Cheer Up! New Drug May Treat Depression in Just a Few Hours
In a world where we can find the nearest Starbucks in a matter of seconds and book a flight to Paris in five minutes, it’s no wonder there’s now a drug that might treat depression in just a few hours.
Scientists at Northwestern University say GLYX-13 can help treat symptoms of depression in patients who don’t respond to traditional antidepressant medications. Though the drug, administered through an intravenous infusion, won’t hit the market until at least 2016, Dr. Joseph Moskal and colleagues are currently running clinical trials to test its effectiveness.
Why It Matters
More than three million American adults suffer from depression, a mood disorder that often involves sadness, insomnia, weight loss or gain, and fatigue. But up to two thirds of depressed patients don’t see any results with the antidepressants currently on the market . That’s where GLYX-13 comes in.
Other than its space-age name, GLYX-13 differs from most antidepressants currently on the market in several ways. Many antidepressants regulate the amount of serotonin, norepinephrine, and dopamine in the brain, but GLYX-13 targets receptors for a chemical called NMDA, which controls learning and memory. And while it takes at least two weeks to see results with most antidepressants, GLYX-13 treats symptoms of depression in a number of hours. The drug works pretty much the same way as a current depression drug called ketamine, which also blocks NMDA action, but supposedly without the negative side effects such as hallucinations and symptoms associated with schizophrenia.
Moskal, professor of biomedical engineering at Northwestern University and founder and Chief Science Officer of the pharmaceutical company Naurex, says GLYX-13 will be especially helpful in cases of rapid-onset depression. So, for example, the drug might be effective when someone wakes up and has serious suicidal thoughts. Moskal is hopeful, too, that the drug may eventually help treat other neurological issues, such as schizophrenia, bipolar disorder, and Alzheimer’s disease.
Is It Legit?
Most people who take antidepressants are used to popping pills.
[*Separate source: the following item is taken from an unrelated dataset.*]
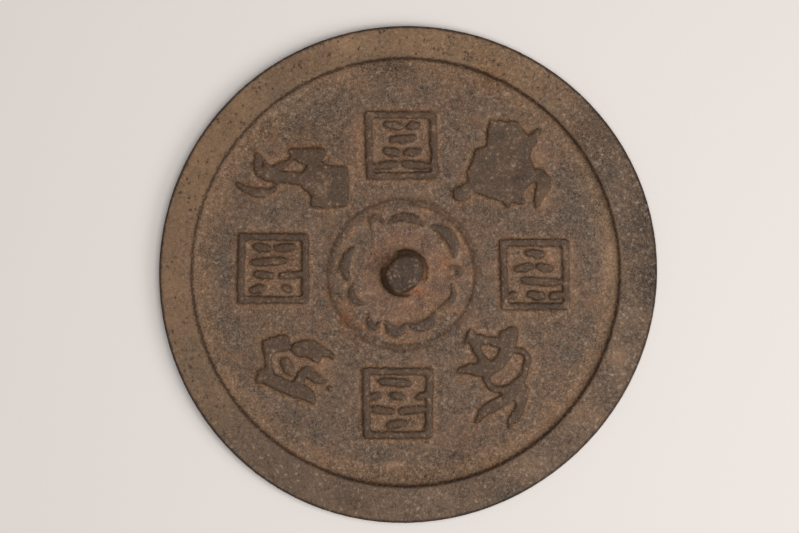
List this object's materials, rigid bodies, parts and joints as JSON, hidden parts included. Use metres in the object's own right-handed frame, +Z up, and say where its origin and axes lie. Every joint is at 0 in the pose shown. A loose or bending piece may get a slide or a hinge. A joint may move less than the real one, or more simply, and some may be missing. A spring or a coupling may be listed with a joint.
{
  "type": "ancient bronze mirror",
  "caption": "Round cast bronze mirror lying back up: flat wide rim, sunk field with framed panels and worn figures, rosette, and a knob bored for a hanging cord.",
  "frame": {"origin": "on the plane it rests on, under the middle of the round outline", "axes": "+Z up, out of the decorated back; +X along the cord hole through the knob; the pattern's upright direction points between -X and +Y"},
  "size_m": [0.2388, 0.241, 0.013],
  "materials": {
    "bronze": "dull brown patina with grey-brown and orange-tan deposits, rough cast skin"
  },
  "bodies": {
    "root": {"mirror": "bronze"}
  },
  "joints": []
}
But GLYX-13 will be available through an intravenous infusion that a medical professional administers. Ultimately Moskal hopes to create similar versions of the drug that can be taken orally as well as technologies to help people use the IV infusion at home.
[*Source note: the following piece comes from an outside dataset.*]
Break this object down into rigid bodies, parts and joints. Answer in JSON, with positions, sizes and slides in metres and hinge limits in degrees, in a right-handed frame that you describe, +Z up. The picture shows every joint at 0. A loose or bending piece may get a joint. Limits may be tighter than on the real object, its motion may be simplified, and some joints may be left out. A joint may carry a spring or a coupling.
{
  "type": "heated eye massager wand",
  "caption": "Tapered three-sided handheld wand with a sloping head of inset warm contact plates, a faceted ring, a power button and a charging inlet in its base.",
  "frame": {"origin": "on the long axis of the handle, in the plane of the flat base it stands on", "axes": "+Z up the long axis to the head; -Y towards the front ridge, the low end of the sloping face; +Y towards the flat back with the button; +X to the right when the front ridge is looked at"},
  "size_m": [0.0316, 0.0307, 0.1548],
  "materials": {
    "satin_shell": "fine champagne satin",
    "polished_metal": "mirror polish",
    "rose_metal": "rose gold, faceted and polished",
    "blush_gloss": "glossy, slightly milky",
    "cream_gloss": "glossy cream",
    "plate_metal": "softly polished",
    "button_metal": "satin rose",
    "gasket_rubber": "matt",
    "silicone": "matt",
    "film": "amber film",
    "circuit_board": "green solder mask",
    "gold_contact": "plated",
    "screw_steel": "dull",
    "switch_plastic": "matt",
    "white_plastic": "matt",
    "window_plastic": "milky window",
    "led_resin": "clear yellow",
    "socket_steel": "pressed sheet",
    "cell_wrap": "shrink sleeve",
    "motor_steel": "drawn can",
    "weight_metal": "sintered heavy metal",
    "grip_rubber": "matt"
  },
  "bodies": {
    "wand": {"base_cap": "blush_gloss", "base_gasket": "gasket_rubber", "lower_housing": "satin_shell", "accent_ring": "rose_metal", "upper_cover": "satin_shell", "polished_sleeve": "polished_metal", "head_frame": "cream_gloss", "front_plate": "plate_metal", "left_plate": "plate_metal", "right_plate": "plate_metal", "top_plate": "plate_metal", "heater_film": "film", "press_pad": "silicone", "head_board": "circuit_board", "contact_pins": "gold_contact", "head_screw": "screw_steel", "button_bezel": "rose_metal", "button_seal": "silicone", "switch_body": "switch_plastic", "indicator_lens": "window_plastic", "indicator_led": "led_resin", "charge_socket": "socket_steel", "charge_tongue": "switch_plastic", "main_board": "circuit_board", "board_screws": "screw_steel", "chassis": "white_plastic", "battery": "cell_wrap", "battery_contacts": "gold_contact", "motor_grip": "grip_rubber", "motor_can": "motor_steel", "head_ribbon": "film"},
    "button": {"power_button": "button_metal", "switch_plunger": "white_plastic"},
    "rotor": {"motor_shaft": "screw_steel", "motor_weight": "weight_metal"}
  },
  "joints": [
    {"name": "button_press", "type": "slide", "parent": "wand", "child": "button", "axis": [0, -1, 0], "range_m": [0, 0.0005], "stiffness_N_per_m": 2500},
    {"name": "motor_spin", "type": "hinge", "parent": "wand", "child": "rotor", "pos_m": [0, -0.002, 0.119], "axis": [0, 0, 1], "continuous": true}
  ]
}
The first phase of clinical trials on humans (in which participants take just one dose of the drug) went well; the drug treated depressive symptoms within a few hours and without any significant side effects. But it's worth noting that the second phase of clinical trials (in which participants take multiple doses of the drug) are still going on, so it’s not clear if there will be any long-term side effects. Moskal (unsurprisingly) said he’s pretty confident there won’t be any, since the molecule is a relatively simple combination of four natural amino acids that the body already produces. And researchers didn’t see any negative side effects in the first phase of the clinical trials. That said, until the second phase of the clinical trial is complete, researchers won’t know for sure whether the drug is entirely safe for human use.
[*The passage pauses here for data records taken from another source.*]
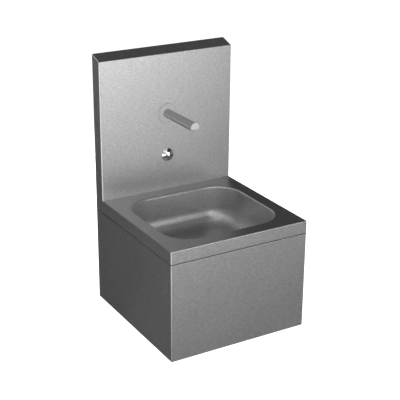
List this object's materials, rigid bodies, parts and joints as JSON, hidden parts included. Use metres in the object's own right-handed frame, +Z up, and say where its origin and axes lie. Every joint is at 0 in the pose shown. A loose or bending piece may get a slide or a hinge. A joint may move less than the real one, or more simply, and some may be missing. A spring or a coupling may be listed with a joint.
{
  "type": "hand wash sink",
  "caption": "Wall-hung stainless steel hand wash sink with pressed bowl, tall splashback, fixed spout, timed push button and a screwed-on casing over the trap.",
  "frame": {"origin": "on the wall plane, midway across, level with the bowl's rim", "axes": "+X to the right seen from the front, +Y into the wall, +Z up"},
  "size_m": [0.4, 0.42, 0.702],
  "materials": {
    "satin_steel": "satin brushed stainless steel",
    "spout_steel": "fine brushed stainless steel",
    "chrome": "polished chrome plate",
    "frame_steel": "mill-finish stainless steel",
    "fastener_steel": "bright stainless steel",
    "strainer_steel": "polished stainless steel",
    "spring_steel": "drawn stainless wire",
    "brass": "machined brass",
    "nickel_brass": "nickel-plated brass",
    "knob_plastic": "moulded handle",
    "hose_braid": "stainless braid",
    "rubber": "moulded rubber",
    "white_plastic": "moulded polypropylene",
    "grey_plastic": "moulded acetal"
  },
  "bodies": {
    "sink": {"worktop": "satin_steel", "bowl": "satin_steel", "splashback": "satin_steel", "casing": "satin_steel", "spout": "spout_steel", "spout_rosette": "spout_steel", "rear_rail": "frame_steel", "left_bracket": "frame_steel", "right_bracket": "frame_steel", "wall_hanger": "frame_steel", "splash_hook": "frame_steel", "casing_screws": "fastener_steel", "deck_studs": "fastener_steel", "deck_nuts": "fastener_steel", "valve_studs": "fastener_steel", "valve_nuts": "fastener_steel", "spout_nut": "fastener_steel", "strainer_screw": "fastener_steel", "strainer_plate": "strainer_steel", "return_spring": "spring_steel", "valve_body": "brass", "valve_bonnet": "brass", "spout_elbow": "brass", "feed_nuts": "brass", "stop_valve_body": "nickel_brass", "stop_valve_bonnet": "nickel_brass", "hose_nuts": "nickel_brass", "hose_ferrules": "nickel_brass", "feed_pipe": "nickel_brass", "supply_hose": "hose_braid", "valve_gasket": "rubber", "stem_seal": "rubber", "spout_washer": "rubber", "hose_washers": "rubber", "strainer_seal": "rubber", "waste_seal": "rubber", "trap_inlet_washer": "rubber", "trap_neck_washer": "rubber", "trap_outlet_washer": "rubber", "trap_cup_seal": "rubber", "waste_body": "white_plastic", "trap_inlet_nut": "white_plastic", "trap_dip_tube": "white_plastic", "trap_neck_nut": "white_plastic", "trap_body": "white_plastic", "trap_cup": "white_plastic", "trap_outlet_nut": "white_plastic", "outlet_pipe": "white_plastic", "cartridge_sleeve": "grey_plastic", "flow_straightener": "grey_plastic"},
    "button": {"button_cap": "chrome", "button_stem": "spring_steel", "piston": "brass", "piston_seal": "rubber", "piston_nut": "fastener_steel"},
    "stop_handle": {"stop_valve_handle": "knob_plastic", "stop_valve_spindle": "nickel_brass", "handle_screw": "fastener_steel"}
  },
  "joints": [
    {"name": "button_press", "type": "slide", "parent": "sink", "child": "button", "axis": [0, 1, 0], "range_m": [0, 0.0055], "stiffness_N_per_m": 1500, "deforming": ["return_spring"]},
    {"name": "stop_valve_turn", "type": "hinge", "parent": "sink", "child": "stop_handle", "pos_m": [0.11, -0.06, -0.205], "axis": [0, -1, 0], "range_deg": [0, 90]}
  ]
}
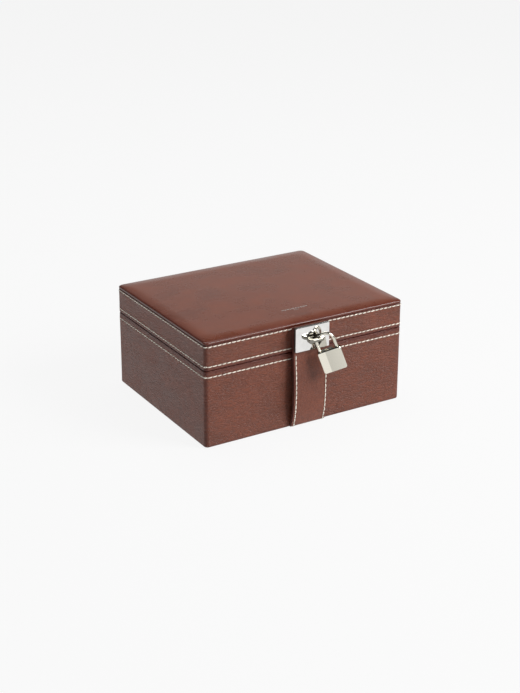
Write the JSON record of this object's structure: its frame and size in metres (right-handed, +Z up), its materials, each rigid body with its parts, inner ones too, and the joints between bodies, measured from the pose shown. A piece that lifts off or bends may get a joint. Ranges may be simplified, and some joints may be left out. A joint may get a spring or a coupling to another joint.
{
  "type": "jewellery case",
  "caption": "Leather-covered rectangular jewellery case with a hinged padded lid, fitted suede interior, and a front strap with a metal lock plate, eye and small padlock.",
  "frame": {"origin": "middle of the case body's underside, on the surface it stands on", "axes": "+X right along the front, +Y from the front to the back, +Z up"},
  "size_m": [0.22, 0.2149, 0.106],
  "materials": {
    "brown_leather": "satin pebbled, reddish brown",
    "dark_leather": "matt, dark brown",
    "frame_leather": "satin, reddish brown",
    "suede": "soft suede, light brown",
    "board": "plain fibreboard",
    "foam": "soft foam",
    "mirror_glass": "clear",
    "polished_nickel": "mirror polished",
    "steel": "satin nickel plated",
    "brass": "turned"
  },
  "bodies": {
    "base": {"base_back_board": "board", "base_floor_board": "board", "base_floor_pad": "suede", "base_front_board": "board", "base_leather_wrap": "brown_leather", "base_left_board": "board", "base_lining_back": "suede", "base_lining_front": "suede", "base_lining_left": "suede", "base_lining_right": "suede", "base_right_board": "board", "base_underside_panel": "dark_leather", "divider_back_left": "suede", "divider_back_right": "suede", "divider_front": "suede", "divider_long": "suede", "hinge_base_leaf_left": "steel", "hinge_base_leaf_right": "steel", "hinge_pin_left": "steel", "hinge_pin_right": "steel", "hinge_screws_base": "steel", "ring_bed": "suede", "ring_roll_1": "suede", "ring_roll_2": "suede", "ring_roll_3": "suede", "ring_roll_4": "suede", "strap_tacks": "steel", "strap_tail": "dark_leather"},
    "lid": {"hinge_lid_leaf_left": "steel", "hinge_lid_leaf_right": "steel", "hinge_screws_lid": "steel", "lid_back_board": "board", "lid_foam_pad": "foam", "lid_front_board": "board", "lid_headliner": "suede", "lid_left_board": "board", "lid_lining_strip": "suede", "lid_mirror": "mirror_glass", "lid_mirror_frame": "frame_leather", "lid_right_board": "board", "lid_side_leather": "brown_leather", "lid_top_board": "board", "lid_top_leather": "brown_leather", "striker_plate": "steel", "striker_screws": "steel"},
    "strap": {"strap_leather_outer": "brown_leather", "strap_leather_lining": "dark_leather", "strap_end_pad": "dark_leather", "lock_plate": "polished_nickel", "lock_plate_backing": "steel", "lock_plate_screws": "steel", "strap_magnets": "steel", "staple_eye": "polished_nickel"},
    "shackle": {"padlock_shackle": "polished_nickel"},
    "padlock": {"padlock_case": "polished_nickel", "padlock_back_plate": "polished_nickel", "padlock_pivot_pin": "brass"},
    "plug": {"padlock_plug": "brass"},
    "bolt": {"padlock_bolt": "brass"}
  },
  "joints": [
    {"name": "lid_hinge", "type": "hinge", "parent": "base", "child": "lid", "pos_m": [0, 0.0927, 0.0768], "axis": [-1, 0, 0], "range_deg": [0, 100]},
    {"name": "strap_swing", "type": "hinge", "parent": "base", "child": "strap", "pos_m": [0, -0.0915, 0.0021], "axis": [1, 0, 0], "range_deg": [0, 68]},
    {"name": "padlock_swing", "type": "hinge", "parent": "strap", "child": "shackle", "pos_m": [0.00888, -0.10703, 0.08841], "axis": [-0.5, -0.866, 0], "range_deg": [-18, 45]},
    {"name": "shackle_open", "type": "hinge", "parent": "shackle", "child": "padlock", "pos_m": [0.01914, -0.11295, 0.07985], "axis": [-0.5, -0.866, 0], "range_deg": [0, 65]},
    {"name": "key_turn", "type": "hinge", "parent": "padlock", "child": "plug", "pos_m": [0.01794, -0.11226, 0.05966], "axis": [0.2962, -0.171, -0.9397], "range_deg": [0, 90]},
    {"name": "bolt_slide", "type": "slide", "parent": "padlock", "child": "bolt", "axis": [-0.8138, 0.4698, -0.342], "range_m": [0, 0.00127]}
  ],
  "couplings": [
    {"joint": "key_turn", "follows": "bolt_slide", "rad_per_m": 1234.1}
  ]
}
Would you ever try a drug that could treat depression in a few hours? What would be your concerns? Let us know in the comments below or tweet the author directly at @ShanaDLebowitz.
- Cognitive behavioural therapy as an adjunct to pharmacotherapy for primary care based patients with treatment resistant depression: results of the CoBalT randomised controlled trial. Wiles, N., Thomas, L., Abel, A. Centre for Mental Health, Addiction and Suicide Research, School of Social and Community Medicine, University of Bristol, Bristol, UK. Lancet 2012. Epub ahead of print.⤴
Comments Leave a comment
Well, I would be afraid because of the simple fact that you've mentioned ketamine in the very same article. Let's just say that 'special k' does not have a very good rep.
At the right dose, ketamine (like valium) is also used for anesthesia, not just recreationally. Ketamine blocks the NMDA receptor for glutamate, a stimulatory neurotransmitter and common non-essential amino acid. Glutamate is the most potent excitatory neurotransmitter in the brain and can work by summation. This means blocking this receptor with the right dose may allow for diminishing symptoms of several neurological disorders (e.g. glutamate overstimulation has been implicated in Alzheimer's and stroke) without the full on anesthetic effect. I don't know much about behavior and depression, but the neuroscience checks out. Many of the drugs that have a bad reputation on the street have legitimate medical uses as well.